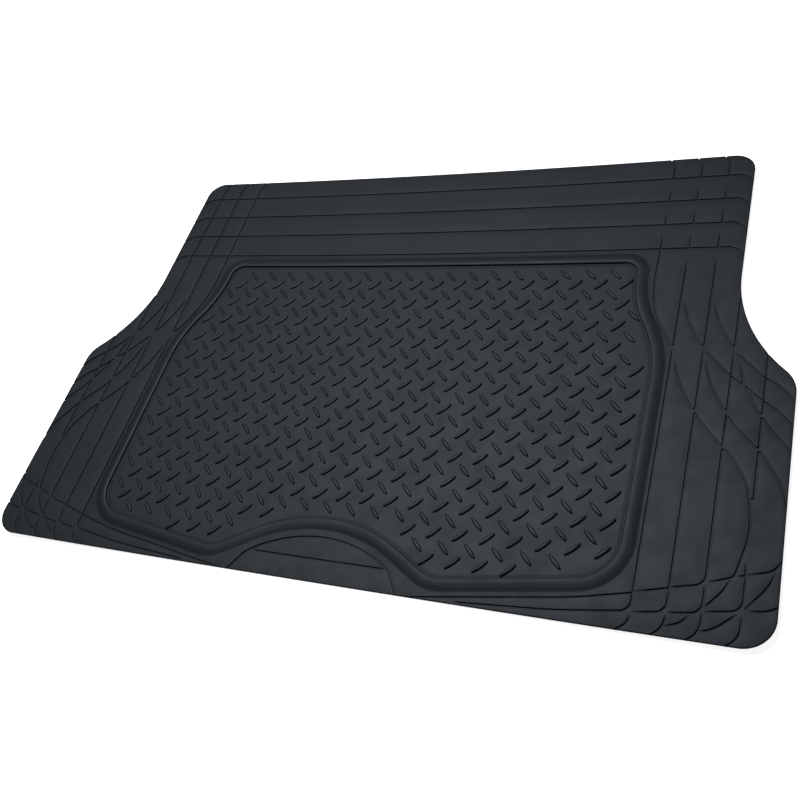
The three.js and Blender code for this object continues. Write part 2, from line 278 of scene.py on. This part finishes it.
def side_grooves(gap):
    grooves = [[(grid_x(point[0]), *point[1:]) for point in groove]
               for groove in net_grooves(BACK_LINES[-1] - gap)]
    run, drop, radius = CORNER_TURN
    for x in SIDE_LINES[:BACK_SIDE_LINES]:
        grooves.append([(x - run, BACK + OVERRUN), (x, BACK - drop, radius), (x, BACK_LINES[0])])
        grooves += [[(x, upper - gap), (x, lower)]
                    for upper, lower in zip(BACK_LINES, BACK_LINES[1:])]
    run, height, radius = FRONT_TURN
    for x, start in zip(SIDE_LINES[1:], FRONT_TURN_STARTS):
        grooves.append([(x, above(start)), (x, above(height), radius), (x - run, above(-OVERRUN))])
    # The two long lines of the front
    x = SIDE_LINES[1]
    grooves.append([(LATCH_HALF, above(-OVERRUN)), (430, above(37), 600), (x, above(56))])
    grooves.append([(x, below(155)), (x, above(29), TURN_R),
                    (400, above(13.5), 800), (255, above(3))])
    return grooves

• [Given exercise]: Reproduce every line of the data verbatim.

• [Result]:
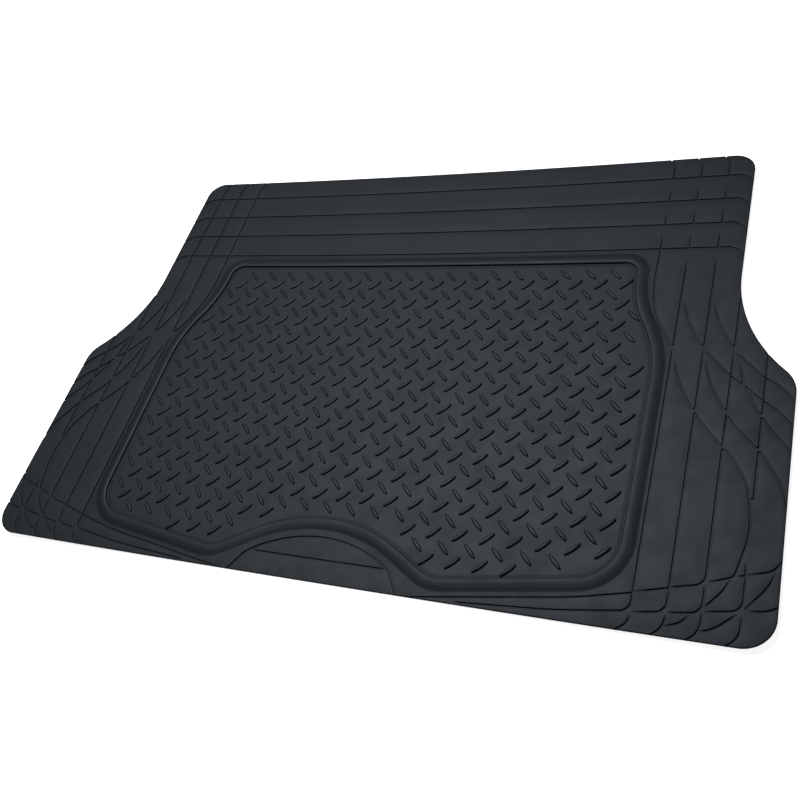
The three.js and Blender code for this object continues. Write part 2, from line 278 of scene.py on. This part finishes it.
def side_grooves(gap):
    grooves = [[(grid_x(point[0]), *point[1:]) for point in groove]
               for groove in net_grooves(BACK_LINES[-1] - gap)]
    run, drop, radius = CORNER_TURN
    for x in SIDE_LINES[:BACK_SIDE_LINES]:
        grooves.append([(x - run, BACK + OVERRUN), (x, BACK - drop, radius), (x, BACK_LINES[0])])
        grooves += [[(x, upper - gap), (x, lower)]
                    for upper, lower in zip(BACK_LINES, BACK_LINES[1:])]
    run, height, radius = FRONT_TURN
    for x, start in zip(SIDE_LINES[1:], FRONT_TURN_STARTS):
        grooves.append([(x, above(start)), (x, above(height), radius), (x - run, above(-OVERRUN))])
    # The two long lines of the front
    x = SIDE_LINES[1]
    grooves.append([(LATCH_HALF, above(-OVERRUN)), (430, above(37), 600), (x, above(56))])
    grooves.append([(x, below(155)), (x, above(29), TURN_R),
                    (400, above(13.5), 800), (255, above(3))])
    return grooves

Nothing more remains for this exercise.